Drop the A-bomb folks.

If 'art' can be reduced to the communication of an idea ~ and it can be, even if that idea is total abstraction and complete ambiguity ~ then, no matter the medium, you are witnessing a mode of representation; the manifestation of the maker's idea. A framework of representation in discussing visual work commands a grounded discourse about what we are viewing or what we have made. I say this in opposition to the hazy, often exclusionary, even irrelevant, discussions that emerge in the wake of western art’s long, ultra-elitist history. (I will note that my privilege in making these comments on the back of postmodernists and [the grueling work of] feminists is resounding and so not asserted lightly).


I would argue that when next one draws breath to utter the words but is it art though? pause and drop the word 'art' to see what questions you're left with. If you feel stymied, try talking about representation and see what other queries and concepts can be harnessed in lieu of the elusive notion of art. If we're not using the A-bomb in visual culture we can no longer be vague and yet we are free to expand and make more inclusive, our horizons. Even better, we can talk in terms of representation with certainty because it returns us to the piece we are responding to ~ you are referring to an object, experience or phenomenon in its context without the romantic and liminal buffer of 'art'. Is Toilet Paper Homer art? I don't know. But I do know it exists for now (or it would if felt pen didn't bleed into toilet paper like the inundation of the Nile ~ yes I tried it).

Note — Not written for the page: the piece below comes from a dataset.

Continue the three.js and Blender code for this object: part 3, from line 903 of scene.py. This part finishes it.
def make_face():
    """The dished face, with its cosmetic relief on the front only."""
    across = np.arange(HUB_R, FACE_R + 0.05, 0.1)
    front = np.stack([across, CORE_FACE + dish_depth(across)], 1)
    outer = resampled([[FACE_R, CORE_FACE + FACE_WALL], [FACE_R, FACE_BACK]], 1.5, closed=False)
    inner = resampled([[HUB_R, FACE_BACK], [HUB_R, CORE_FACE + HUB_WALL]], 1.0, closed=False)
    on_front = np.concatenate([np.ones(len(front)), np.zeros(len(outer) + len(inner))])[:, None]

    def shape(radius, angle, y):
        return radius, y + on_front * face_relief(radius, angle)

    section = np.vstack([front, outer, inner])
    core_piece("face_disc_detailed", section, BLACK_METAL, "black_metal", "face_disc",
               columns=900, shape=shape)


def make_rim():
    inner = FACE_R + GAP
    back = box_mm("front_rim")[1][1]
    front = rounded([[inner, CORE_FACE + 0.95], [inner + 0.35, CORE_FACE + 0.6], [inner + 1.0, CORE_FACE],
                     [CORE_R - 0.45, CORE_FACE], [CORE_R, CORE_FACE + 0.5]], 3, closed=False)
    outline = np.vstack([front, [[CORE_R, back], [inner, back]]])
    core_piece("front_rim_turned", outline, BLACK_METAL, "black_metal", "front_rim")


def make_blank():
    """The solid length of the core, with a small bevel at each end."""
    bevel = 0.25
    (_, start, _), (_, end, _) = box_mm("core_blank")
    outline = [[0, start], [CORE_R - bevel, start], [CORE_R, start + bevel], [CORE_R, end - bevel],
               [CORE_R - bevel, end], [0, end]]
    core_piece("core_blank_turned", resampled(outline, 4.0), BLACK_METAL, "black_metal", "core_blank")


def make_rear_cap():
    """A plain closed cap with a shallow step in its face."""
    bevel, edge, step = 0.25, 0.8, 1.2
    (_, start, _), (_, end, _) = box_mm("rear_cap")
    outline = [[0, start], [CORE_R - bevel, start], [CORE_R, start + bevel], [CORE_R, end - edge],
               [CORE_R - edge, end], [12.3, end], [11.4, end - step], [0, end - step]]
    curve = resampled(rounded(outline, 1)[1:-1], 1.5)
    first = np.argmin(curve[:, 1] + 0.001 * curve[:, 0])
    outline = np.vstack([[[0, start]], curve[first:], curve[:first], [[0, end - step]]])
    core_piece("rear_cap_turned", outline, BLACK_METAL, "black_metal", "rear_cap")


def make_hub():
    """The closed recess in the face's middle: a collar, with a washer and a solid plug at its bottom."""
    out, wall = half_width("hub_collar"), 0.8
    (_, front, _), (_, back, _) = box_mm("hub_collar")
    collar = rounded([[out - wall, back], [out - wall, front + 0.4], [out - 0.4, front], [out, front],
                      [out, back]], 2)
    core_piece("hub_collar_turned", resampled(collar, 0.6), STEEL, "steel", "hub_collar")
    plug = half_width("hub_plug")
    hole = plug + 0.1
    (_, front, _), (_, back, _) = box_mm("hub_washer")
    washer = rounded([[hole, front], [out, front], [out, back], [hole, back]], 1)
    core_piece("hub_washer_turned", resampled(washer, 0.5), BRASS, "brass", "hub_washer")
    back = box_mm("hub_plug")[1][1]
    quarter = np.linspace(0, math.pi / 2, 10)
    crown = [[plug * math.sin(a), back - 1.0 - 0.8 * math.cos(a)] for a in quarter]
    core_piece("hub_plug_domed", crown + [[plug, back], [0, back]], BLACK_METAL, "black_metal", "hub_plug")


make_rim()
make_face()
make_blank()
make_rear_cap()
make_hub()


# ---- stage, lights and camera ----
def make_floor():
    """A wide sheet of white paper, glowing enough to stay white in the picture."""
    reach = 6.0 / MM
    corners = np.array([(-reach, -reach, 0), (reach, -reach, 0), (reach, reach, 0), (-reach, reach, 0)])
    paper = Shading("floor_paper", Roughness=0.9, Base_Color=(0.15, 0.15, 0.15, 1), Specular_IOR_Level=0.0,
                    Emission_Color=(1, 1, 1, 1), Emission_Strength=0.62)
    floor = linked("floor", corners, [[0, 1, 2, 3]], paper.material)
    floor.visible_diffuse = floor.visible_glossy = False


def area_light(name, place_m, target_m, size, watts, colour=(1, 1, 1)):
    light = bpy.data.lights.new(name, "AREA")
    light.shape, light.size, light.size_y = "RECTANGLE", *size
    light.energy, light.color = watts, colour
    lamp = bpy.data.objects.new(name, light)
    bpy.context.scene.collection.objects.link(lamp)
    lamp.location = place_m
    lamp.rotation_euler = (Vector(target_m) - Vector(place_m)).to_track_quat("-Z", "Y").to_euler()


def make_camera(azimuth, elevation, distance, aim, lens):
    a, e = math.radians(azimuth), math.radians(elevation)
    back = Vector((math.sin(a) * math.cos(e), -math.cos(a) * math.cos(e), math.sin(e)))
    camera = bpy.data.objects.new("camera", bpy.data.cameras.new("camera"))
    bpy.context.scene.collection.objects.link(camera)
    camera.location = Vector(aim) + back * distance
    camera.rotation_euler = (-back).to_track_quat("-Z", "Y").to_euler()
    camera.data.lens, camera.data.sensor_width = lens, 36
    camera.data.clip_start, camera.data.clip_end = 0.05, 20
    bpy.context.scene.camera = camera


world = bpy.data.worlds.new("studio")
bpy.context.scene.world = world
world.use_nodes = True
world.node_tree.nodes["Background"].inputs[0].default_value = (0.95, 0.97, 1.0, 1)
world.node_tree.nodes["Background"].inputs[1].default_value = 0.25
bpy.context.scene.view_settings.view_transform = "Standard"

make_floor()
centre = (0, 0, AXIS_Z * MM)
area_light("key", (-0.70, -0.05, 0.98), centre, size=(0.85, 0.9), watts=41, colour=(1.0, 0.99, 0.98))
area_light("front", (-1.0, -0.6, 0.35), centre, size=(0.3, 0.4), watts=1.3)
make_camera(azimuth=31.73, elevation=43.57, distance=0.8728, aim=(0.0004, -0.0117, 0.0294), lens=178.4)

Toilet Paper Homer is a representation of something and we can begin to conceive of its physical and theoretical values from there without the spectre of art. What does it represent? Who/what/why is such an idea conveyed in those shapes and in those colours? Why here? Why now? What is depicted, communicated, implied, utilised, neglected, absent, mocked? The answer is not some sort of unsatisfying ‘because art is....’ (art isn't, we made the notion up) with a garbled message relating to Dada or arte povera weaved into your statement for gravitas.

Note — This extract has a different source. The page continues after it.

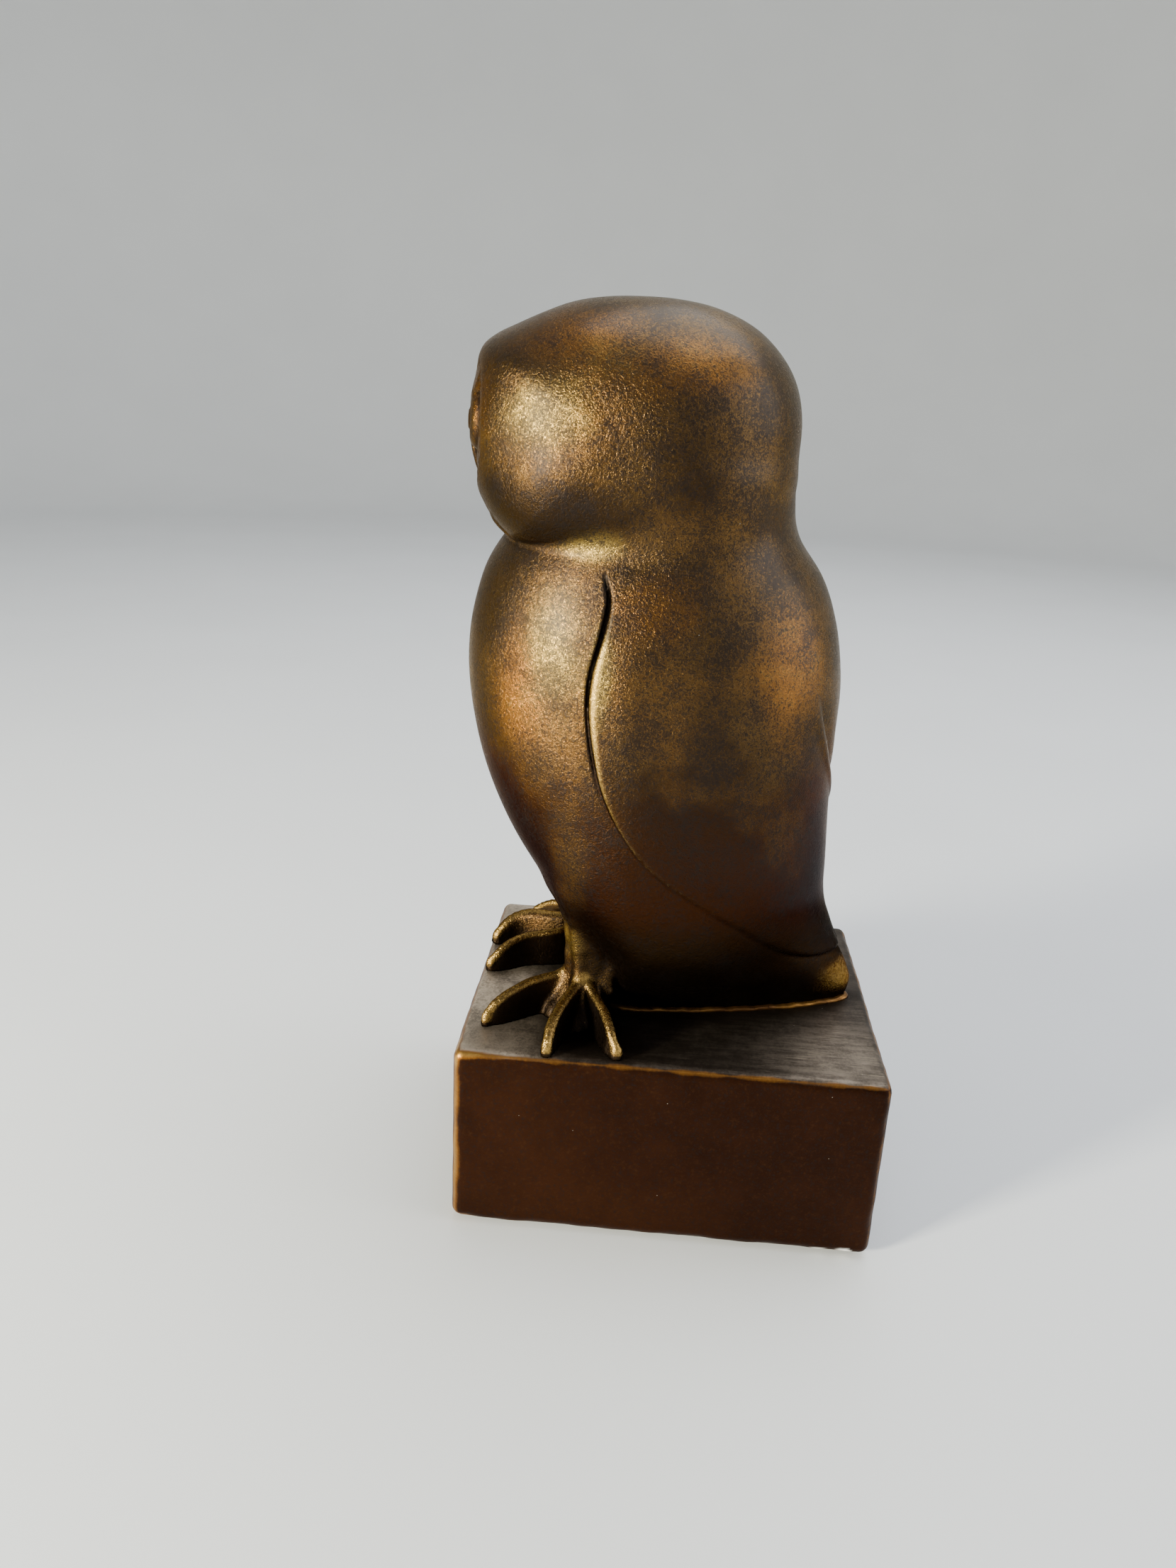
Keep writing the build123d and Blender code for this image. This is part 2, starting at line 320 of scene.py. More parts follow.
# Crests of the toes, from the ankle to the claw.
LEFT_TOES = [
    [(18.4, -29.2, 12.0, 1.9), (19.6, -31.8, 10.9, 1.5), (21.2, -35.4, 10.4, 1.5), (23.4, -38.8, 10.0, 1.5),
     (25.8, -41.6, 9.2, 1.5), (28.0, -44.3, 8.2, 1.5), (29.6, -46.4, 6.7, 1.5), (30.6, -47.8, 5.2, 1.1),
     (31.3, -48.6, 3.8, 1.4), (31.6, -48.9, 1.4, 1.0)],
    [(22.8, -24.8, 12.0, 2.0), (26.2, -26.4, 10.9, 1.6), (30.2, -28.0, 10.2, 1.7), (34.2, -29.3, 9.4, 1.7),
     (37.8, -30.3, 8.4, 1.7), (40.6, -30.9, 7.0, 1.7), (42.4, -31.2, 5.4, 1.25), (43.3, -31.3, 4.2, 1.6),
     (43.9, -31.4, 1.6, 1.2)],
    [(24.6, -22.2, 11.2, 1.8), (27.5, -20.8, 10.2, 1.5), (30.8, -19.1, 9.7, 1.5), (34.2, -17.5, 8.9, 1.5),
     (37.4, -16.3, 7.9, 1.5), (39.8, -15.4, 6.7, 1.5), (41.4, -14.5, 5.2, 1.15), (42.0, -13.8, 3.8, 1.75),
     (41.9, -13.4, 1.4, 1.2)],
]
RIGHT_TOES = [
    [(-14.5, -29.0, 12.4, 2.0), (-9.6, -31.2, 11.4, 1.6), (-7.1, -33.4, 10.9, 1.4),
     (-6.0, -37.0, 10.4, 1.5), (-5.2, -40.6, 10.0, 1.5), (-4.0, -43.8, 9.5, 1.5),
     (-1.9, -46.8, 8.6, 1.5), (0.0, -49.2, 7.2, 1.5), (1.2, -51.0, 5.4, 1.1), (1.4, -52.2, 3.8, 1.4),
     (0.8, -53.0, 1.4, 1.0)],
    [(-18.5, -29.5, 12.0, 2.6), (-18.0, -34.0, 10.6, 2.7), (-19.0, -39.0, 10.3, 2.9),
     (-19.8, -43.8, 9.9, 3.0), (-19.4, -47.4, 8.8, 2.8), (-17.8, -50.2, 7.2, 2.3),
     (-16.4, -52.0, 5.2, 1.8), (-16.0, -52.8, 3.8, 2.0), (-16.2, -53.2, 1.4, 1.4)],
    [(-21.4, -27.0, 11.4, 2.0), (-26.0, -31.0, 10.0, 1.6), (-30.4, -36.4, 9.0, 1.6),
     (-32.4, -39.8, 7.4, 1.5), (-34.0, -42.4, 5.4, 1.25), (-34.7, -43.6, 3.8, 1.55),
     (-35.0, -44.0, 1.4, 1.1)],
]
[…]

You've done the work, now own it

If we all dropped the A-bomb then artists might need to refocus their justifications a little and audiences might need to pinpoint their evaluations more attentively. 'Representation for representation's sake' doesn't really carry because it underlines the tools for discourse rather than the 'scene' to which it belongs. This doesn’t mean we all convert to sensible depictions of sensible things, realism, narrative or traditionalism, I hope in fact we don't. It just means being frank about producing something useless because it pleases you, or being subversive just because you like messing with semiotics, or selling a picture you worked really hard on for a high price because that is what your time is worth. Do whatever you wish be it gravely serious or completely wild but don’t make a Toilet Paper Homer and hide behind the crumbling fortress of ‘art'. This, especially when you've presented it in a public space to invite attention ~ ducking behind 'art' is at best lazy, at worst cowardly and, more significantly, a waste of your own efforts when you’ve come so far to get it in the public eye.

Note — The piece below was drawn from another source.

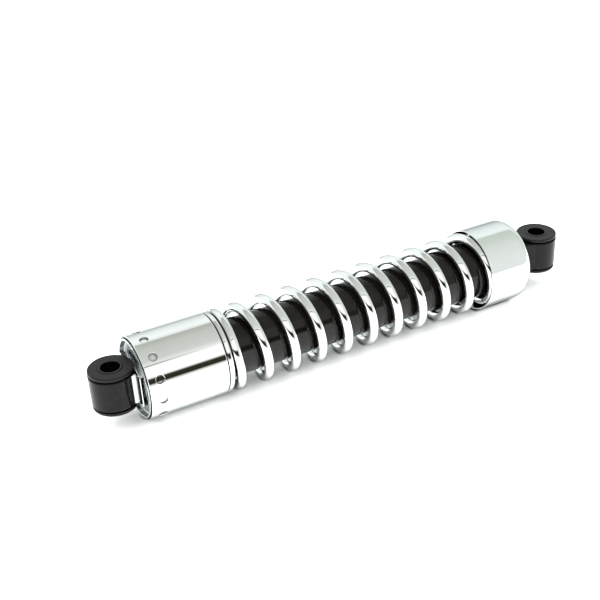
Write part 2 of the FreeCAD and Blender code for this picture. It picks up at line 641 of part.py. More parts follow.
def upper_spring_seat():
    """Pressed seat: a flange for the spring, a cup around the dust tube and a plate clamped on the rod."""
    cup = DUST_R + SEAT_WALL
    edge = SEAT_CHAMFER
    flange_end = UPPER_SEAT_X + SEAT_FLANGE
    return turned([(UPPER_SEAT_X, DUST_R), (UPPER_SEAT_X, SEAT_FLANGE_R), (flange_end, SEAT_FLANGE_R),
                   (flange_end, cup), (COVER_FLOOR_X - edge, cup), (COVER_FLOOR_X, cup - edge),
                   (COVER_FLOOR_X, ROD_THREAD_R), (SEAT_PLATE_X, ROD_THREAD_R), (SEAT_PLATE_X, DUST_R)])


def upper_cover():
    """Chrome cup over the spring's upper end, with a rounded shoulder."""
    centre = (COVER_END_X - COVER_SHOULDER_R, COVER_R - COVER_SHOULDER_R)
    inner_shoulder = COVER_SHOULDER_R - COVER_WALL
    half = COVER_WALL / 2
    rim = (COVER_RIM_X + half, COVER_R - half)
    return turned([(COVER_END_X, ROD_THREAD_R), (COVER_END_X, centre[1]),
                   (corner(centre, COVER_SHOULDER_R, 45), (centre[0], COVER_R)), (rim[0], COVER_R),
                   ((COVER_RIM_X, rim[1]), (rim[0], COVER_BORE_R)), (centre[0], COVER_BORE_R),
                   (corner(centre, inner_shoulder, 45), (COVER_FLOOR_X, centre[1])),
                   (COVER_FLOOR_X, ROD_THREAD_R)])


def lock_nut():
    return hexagon(COVER_END_X, LOCK_NUT, LOCK_NUT_FLATS, ROD_THREAD_R)


def main():
    os.makedirs("parts", exist_ok=True)
    for place, x in (("lower", 0.0), ("upper", EYE_TO_EYE)):
        save(place + "_eye_ring", eye_ring(x))
        save(place + "_rubber_bush", rubber_bush(x))
        save(place + "_bush_sleeve", bush_sleeve(x))
    makers = [lower_eye_neck, end_dish, tube_bottom_cap, damper_tube, pressure_tube, base_valve, rod_guide,
              guide_bush, guide_seal_ring, rod_seal, gland_nut, collar_key, adjuster_sleeve, preload_cam,
              cam_followers, spring_collar, coil_spring, piston_rod, piston, piston_band, valve_shims,
              piston_nut, top_out_bumper, bump_washer, bump_stop, dust_tube, upper_spring_seat, upper_cover,
              lock_nut, upper_eye_neck]
    for make in makers:
        save(make.__name__, make())


main()
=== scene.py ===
import json
import math

import bpy
import numpy as np
from bpy.props import FloatProperty, FloatVectorProperty, IntProperty, PointerProperty
from mathutils import Matrix, Vector


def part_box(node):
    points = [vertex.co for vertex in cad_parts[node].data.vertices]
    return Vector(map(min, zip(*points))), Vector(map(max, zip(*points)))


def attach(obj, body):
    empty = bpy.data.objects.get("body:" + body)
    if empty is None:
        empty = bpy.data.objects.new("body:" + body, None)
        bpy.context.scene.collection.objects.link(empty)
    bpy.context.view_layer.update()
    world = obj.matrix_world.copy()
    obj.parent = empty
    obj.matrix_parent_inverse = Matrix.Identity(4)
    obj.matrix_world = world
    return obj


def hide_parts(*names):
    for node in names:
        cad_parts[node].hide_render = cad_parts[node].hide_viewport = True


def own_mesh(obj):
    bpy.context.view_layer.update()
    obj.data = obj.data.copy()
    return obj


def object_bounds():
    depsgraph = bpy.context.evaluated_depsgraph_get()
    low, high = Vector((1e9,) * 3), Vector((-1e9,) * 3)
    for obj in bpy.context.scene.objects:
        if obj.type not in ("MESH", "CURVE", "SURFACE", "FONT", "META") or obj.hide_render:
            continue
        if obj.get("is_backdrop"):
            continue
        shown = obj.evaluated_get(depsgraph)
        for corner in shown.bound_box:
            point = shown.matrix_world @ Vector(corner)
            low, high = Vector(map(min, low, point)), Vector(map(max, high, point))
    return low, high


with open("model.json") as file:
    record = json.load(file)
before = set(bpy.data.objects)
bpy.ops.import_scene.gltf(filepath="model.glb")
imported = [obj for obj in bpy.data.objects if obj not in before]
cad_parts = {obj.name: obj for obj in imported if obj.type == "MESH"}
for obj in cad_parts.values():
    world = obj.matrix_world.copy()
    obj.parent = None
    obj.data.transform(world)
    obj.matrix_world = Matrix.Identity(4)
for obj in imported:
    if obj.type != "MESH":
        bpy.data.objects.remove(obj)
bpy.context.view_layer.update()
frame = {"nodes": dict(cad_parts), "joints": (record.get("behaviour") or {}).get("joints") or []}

bl_info = {
    "name": "Rear shock absorber",
    "version": (1, 0, 0),
    "blender": (4, 5, 0),
    "location": "3D View > Sidebar > Shock",
    "description": "Builds the smooth surfaces and finishes of a chromed coil-over shock absorber",
    "category": "Add Mesh",
}

MM = 0.001
SMALL_ROUND = 0.3 * MM       # round on edges that are just broken
LIP_ROUND = 0.5 * MM         # round on the lip of the pressed dish
WIRE_CHAMFER = 0.3 * MM      # length of the small chamfer at each end of a wire
RING_LAP = 0.4 * MM          # how far a neck reaches into its ring
TUBE_STEPS = 160             # faces round a tube
WIDE_STEPS = 192             # faces round the widest pieces


# ---------------------------------------------------------------- values a user would change
def length(name, text, millimetres):
    """A length property, given in millimetres."""
    return FloatProperty(name=name, description=text, default=millimetres * MM, unit="LENGTH", precision=5)


def angle(name, text, degrees):
    """An angle property, given in degrees."""
    return FloatProperty(name=name, description=text, default=math.radians(degrees), unit="ROTATION")


def colour(name, text, red, green, blue):
    """A linear colour property."""
    return FloatVectorProperty(name=name, description=text, default=(red, green, blue), size=3,
                               subtype="COLOR", min=0, max=1)


def vector(name, text, kind, *values):
    """A property of three numbers."""
    return FloatVectorProperty(name=name, description=text, default=values, size=3, subtype=kind)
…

Bill Watterson, Calvin and Hobbes

Am I a hypocrite then?

Yes. Inevitably, duality and reverberations exist. On this site I identify as an artist and illustrator as if there is a difference, so clearly I'm still learning to drop the A-bomb. But until 'representamatist' is in the Oxford English Dictionary I will keep on using those descriptors because we still recognise them, and usefully so. But what is the difference between children's illustration and children's art? I would reply that there isn't one, except for an oscillating sense of hierarchy between the two. Children's illustration is often associated with books but of course it is everywhere in a child’s deeply pictorial world. Illustrations feature on their duvets as they awaken, they are on their sippy cups at breakfast, they are all about their clothes, they cover their hats, and blocks, and toys and school-bags. From Winnie-the-Pooh nappies to their first certificate at middle school, a child's world is illustrated. And all of it is art. Illustration can seem like it points to the depiction of a narrative but sometimes it's just a picture of a thing. Oftentimes, it really is just a random picture of a happy cloud. And traditionally, what do we call an image without a depicted narrative or didactic purpose? Art ~ even if it's 'only' clip art. Art often does have a narrative of course, especially didactic ones, but that’s because art can be anything. It’s terribly circuitous.


Artwork by Metrocity (https://blog.designcrowd.com/article/758/cartoon-characters-as-the-main-subject-in-classic-masterpiece-paintings)

My own hope in picture-making is to encourage children to feel entertained while being confused enough to laugh and ask questions or better still, as evinced by my four year old, to confidently tell me a story all about why a completely illogical image looks precisely as it does using an age-old philosophy that they’ve just invented. Each piece is an illustration and so it's art but decoding representation is more useful than the sum of both. In removing the A-word, we needn't waste time asking the difference between illustration and art and we can focus instead on visual culture for children. It's no longer good enough to say it's just 'art' when our children are learning from us picture by picture. This doesn't mean pressing education upon every free idea, goodness knows, if you have even glanced at my paintings you will know that morals and firm lessons are far from my mind in making images for children. But, it does mean recognising that literacy, spatial awareness, tactility, colour distinction, and meaning-making are the pathways down which our children dance to decipher the imagery around them. They don’t care if it’s art or not, they want to know how the wolf can fit down the chimney, why the little pig is wearing a bow-tie but no pants, and if they’re allowed to play with it.


My daughter at one year old perusing her brother's paintings.